### What is asked
Copy all lines that contain the word "where".

-- START --

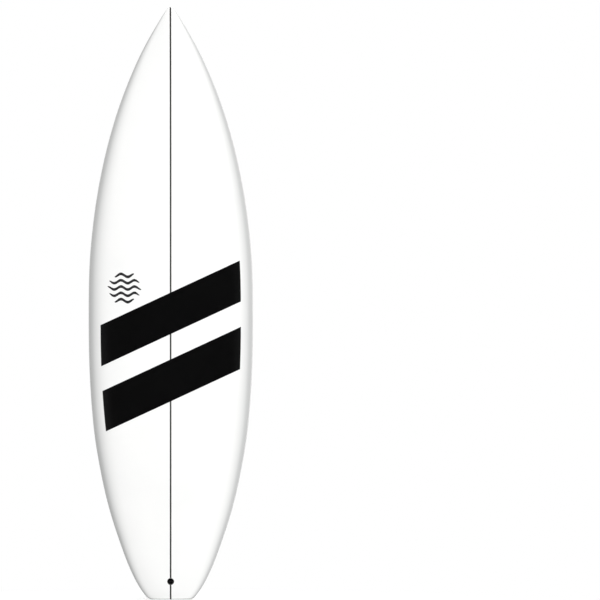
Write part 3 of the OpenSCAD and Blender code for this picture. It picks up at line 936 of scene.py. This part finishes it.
def build_fin(where):
    side = 1 if where.endswith("left") else -1
    x, z = BOXES[where]
    mirror = np.array([side, 1, 1])
    blade = add_object("fin_blade_" + where, make_mesh("fin_" + where, on_bottom(x, z, BLADE_VERTS * mirror), BLADE_FACES, BLADE_INDEX))
    tv, tf = tab_mesh()
    tab = add_object("fin_tab_" + where, make_mesh("tab_" + where, on_bottom(x, z, tv * mirror), tf, [0] * len(tf)))
    for ob in (blade, tab):
        bm = bmesh.new()
        bm.from_mesh(ob.data)
        bmesh.ops.recalc_face_normals(bm, faces=bm.faces)
        bm.to_mesh(ob.data)
        bm.free()
    mod = blade.modifiers.new("join", "BOOLEAN")
    mod.operation, mod.solver, mod.object, mod.material_mode = "UNION", "EXACT", tab, "INDEX"
    apply_all(blade)
    bpy.data.objects.remove(tab)
    sharp_by_angle(blade.data, 32)
    index = np.empty(len(blade.data.polygons), np.int32)
    blade.data.polygons.foreach_get("material_index", index)
    blade.data.materials.clear()
    blade.data.materials.append(FIN_GREY)
    blade.data.materials.append(FIN_BLACK)
    blade.data.polygons.foreach_set("material_index", index)
    blade.data.update()
    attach(blade, "fin_" + where)
    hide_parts("fin_" + where)
    return blade


for where in ("front_left", "front_right", "rear_left", "rear_right"):
    build_fin(where)


# ---------------------------------------------------------------- leash cup
def build_cup():
    profile = [(0, -20), (9.9, -20), (10.3, -19.9), (10.5, -19.5), (10.5, -0.35), (10.44, -0.05), (10.27, 0.2), (10.0, 0.34), (9.7, 0.38),
        (9.3, 0.33), (8.95, 0.14), (8.7, -0.15), (8.56, -0.6), (8.5, -1.2), (8.5, -16.6), (8.42, -17.2), (8.15, -17.65), (7.7, -17.92),
        (7.0, -18.0), (0, -18)]
    n, rings, faces = 96, [], []
    verts = [[0, 0, profile[0][1]]]
    for r, z in profile[1:-1]:
        rings.append(len(verts))
        verts += ring_xy(r, z, n).tolist()
    verts.append([0, 0, profile[-1][1]])
    last = len(verts) - 1
    for j in range(n):
        k = (j + 1) % n
        faces.append([0, rings[0] + k, rings[0] + j])
        for a, b in zip(rings, rings[1:]):
            faces.append([a + j, a + k, b + k, b + j])
        faces.append([rings[-1] + j, rings[-1] + k, last])
    ob = add_object("leash_cup_turned", make_mesh("leash_cup_turned", at_cup(verts), faces, [0] * len(faces)))
    bar = prism("bar_cutter", at_cup(ring_xy(1.56, -9.85, 40)[:, [2, 1, 0]] + [0, 0, -5.5]), at_cup(ring_xy(1.56, 9.85, 40)[:, [2, 1, 0]] + [0, 0, -5.5]))
    bm = bmesh.new()
    bm.from_mesh(ob.data)
    bmesh.ops.recalc_face_normals(bm, faces=bm.faces)
    bm.to_mesh(ob.data)
    bm.free()
    cut(ob, bar)
    sharp_by_angle(ob.data, 40)
    ob.data.polygons.foreach_set("material_index", [0] * len(ob.data.polygons))
    ob.data.materials.clear()
    ob.data.materials.append(CUP)
    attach(ob, "board")
    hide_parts("leash_cup")


build_cup()

# ---------------------------------------------------------------- finish of the CAD nodes that stay
for name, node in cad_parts.items():
    mat = (box_plastic_with_slot_shade(name[8:]) if name.startswith("fin_box") else STEEL if name.startswith("grub_screw") else SHADED_BAR_STEEL if name == "leash_bar"
        else FOAM if name.startswith("foam") else WOOD if name == "stringer" else CUP if name == "leash_cup"
        else FIN_GREY if name.startswith("fin_") else SKIN_MAT)
    if not node.material_slots:
        node.data.materials.append(mat)
    for s in node.material_slots:
        s.material = mat

# ---------------------------------------------------------------- floor, backdrop and light
CENTRE = Vector((0, 0, 0.91))


def emitter(name, strength, colour=(1, 1, 1)):
    mat = bpy.data.materials.new(name)
    mat.use_nodes = True
    nt = mat.node_tree
    nt.nodes.clear()
    out = nt.nodes.new("ShaderNodeOutputMaterial")
    em = nt.nodes.new("ShaderNodeEmission")
    em.inputs["Color"].default_value = (*colour, 1)
    em.inputs["Strength"].default_value = strength
    nt.links.new(em.outputs[0], out.inputs["Surface"])
    mat.cycles.emission_sampling = "NONE"
    return mat


def dome(name, radius, material):
    bm = bmesh.new()
    bmesh.ops.create_uvsphere(bm, u_segments=48, v_segments=24, radius=radius)
    bmesh.ops.translate(bm, verts=bm.verts, vec=CENTRE)
    mesh = bpy.data.meshes.new(name)
    bm.to_mesh(mesh)
    bm.free()
    ob = add_object(name, mesh)
    mesh.materials.append(material)
    for flag in ("visible_camera", "visible_diffuse", "visible_glossy", "visible_transmission", "visible_volume_scatter", "visible_shadow"):
        setattr(ob, flag, False)
    return ob


backdrop = dome("backdrop", 42.0, emitter("backdrop_white", 1.0))
backdrop.visible_camera = True


def mirror_room():
    """What glossy surfaces see: a bright ceiling, soft side walls, and dark straight ahead and behind."""
    mat = emitter("mirror_room", 1.0)
    nt = mat.node_tree
    em = next(n for n in nt.nodes if n.type == "EMISSION")
    unit = nt.nodes.new("ShaderNodeVectorMath")
    unit.operation = "NORMALIZE"
    nt.links.new(coordinates(nt), unit.inputs[0])
    sep = nt.nodes.new("ShaderNodeSeparateXYZ")
    nt.links.new(unit.outputs[0], sep.inputs[0])
    up = map_range(nt, sep.outputs["Z"], 0.0, 1.1, 0.18, 0.7)
    down = map_range(nt, sep.outputs["Z"], 0.4, 0.0, -0.7, -0.12)
    side = map_range(nt, math_node(nt, "ABSOLUTE", sep.outputs["X"], 0), 0.0, 0.6, 0.4, 0.9)
    # two long bright windows, high on the front and back walls
    tall = math_node(nt, "MULTIPLY", map_range(nt, sep.outputs["Z"], 0, 1, 0.40, 0.46), map_range(nt, sep.outputs["Z"], 1, 0, 0.70, 0.76))
    wide = map_range(nt, math_node(nt, "ABSOLUTE", sep.outputs["X"], 0), 1, 0, 0.42, 0.5)
    window = math_node(nt, "MULTIPLY", math_node(nt, "MULTIPLY", tall, wide), 5.0)
    total = math_node(nt, "ADD", math_node(nt, "ADD", up, down), math_node(nt, "ADD", side, 0.012))
    total = math_node(nt, "ADD", total, window)
    nt.links.new(total, em.inputs["Strength"])
    return mat


dome("mirror_room", 40.0, mirror_room()).visible_glossy = True


def floor():
    mat, nt, b = new_material("studio_floor")
    b.inputs["Base Color"].default_value = (0.93, 0.93, 0.93, 1)
    b.inputs["Roughness"].default_value = 0.9
    b.inputs["Specular IOR Level"].default_value = 0.1
    out = nt.nodes["Material Output"]
    em = nt.nodes.new("ShaderNodeEmission")
    em.inputs["Strength"].default_value = 1.0
    mix = nt.nodes.new("ShaderNodeMixShader")
    v = coordinates(nt)
    length = nt.nodes.new("ShaderNodeVectorMath")
    length.operation = "LENGTH"
    nt.links.new(v, length.inputs[0])
    fade = nt.nodes.new("ShaderNodeMapRange")
    fade.interpolation_type = "SMOOTHERSTEP"
    fade.inputs["From Min"].default_value, fade.inputs["From Max"].default_value = 0.25, 1.1
    nt.links.new(length.outputs["Value"], fade.inputs["Value"])
    nt.links.new(fade.outputs["Result"], mix.inputs["Fac"])
    nt.links.new(b.outputs[0], mix.inputs[1])
    nt.links.new(em.outputs[0], mix.inputs[2])
    nt.links.new(mix.outputs[0], out.inputs["Surface"])
    mat.cycles.emission_sampling = "NONE"
    bm = bmesh.new()
    bmesh.ops.create_circle(bm, cap_ends=True, segments=96, radius=41.0)
    bmesh.ops.translate(bm, verts=bm.verts, vec=(0, 0, -0.0006))
    mesh = bpy.data.meshes.new("floor")
    bm.to_mesh(mesh)
    bm.free()
    ob = add_object("floor", mesh)
    mesh.materials.append(mat)
    ob.visible_diffuse = False
    ob.visible_glossy = False
    return ob


floor()

world = bpy.data.worlds.new("studio")
SCENE.world = world
world.use_nodes = True
world.node_tree.nodes["Background"].inputs["Color"].default_value = (1, 1, 1, 1)
world.node_tree.nodes["Background"].inputs["Strength"].default_value = 0.5
world.cycles_visibility.glossy = False


def area(name, place, target, size, power):
    data = bpy.data.lights.new(name, "AREA")
    data.shape = "RECTANGLE"
    data.size, data.size_y = size
    data.energy = power
    ob = bpy.data.objects.new(name, data)
    SCENE.collection.objects.link(ob)
    ob.location = place
    ob.rotation_euler = (Vector(target) - Vector(place)).to_track_quat("-Z", "Y").to_euler()
    return ob


area("deck_key", (-3.9, 8.1, 2.4), (0, 0, 0.9), (3.5, 3.5), 560).visible_glossy = False
area("deck_fill", (2.6, 8.8, 0.9), (0, 0, 0.5), (3.5, 3.5), 90).visible_glossy = False
area("bottom_key", (2.7, -8.6, 2.6), (0, 0, 0.9), (3.5, 3.5), 560).visible_glossy = False
area("bottom_fill", (-2.0, -9.0, 2.2), (0, 0, 0.8), (3.5, 3.5), 65).visible_glossy = False
area("ceiling", (0, 0, 8.5), (0, 0, 0), (6.0, 6.0), 330)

-- END --

### Answer below
def build_fin(where):
    side = 1 if where.endswith("left") else -1
    x, z = BOXES[where]
    blade = add_object("fin_blade_" + where, make_mesh("fin_" + where, on_bottom(x, z, BLADE_VERTS * mirror), BLADE_FACES, BLADE_INDEX))
    tab = add_object("fin_tab_" + where, make_mesh("tab_" + where, on_bottom(x, z, tv * mirror), tf, [0] * len(tf)))
    attach(blade, "fin_" + where)
    hide_parts("fin_" + where)
for where in ("front_left", "front_right", "rear_left", "rear_right"):
    build_fin(where)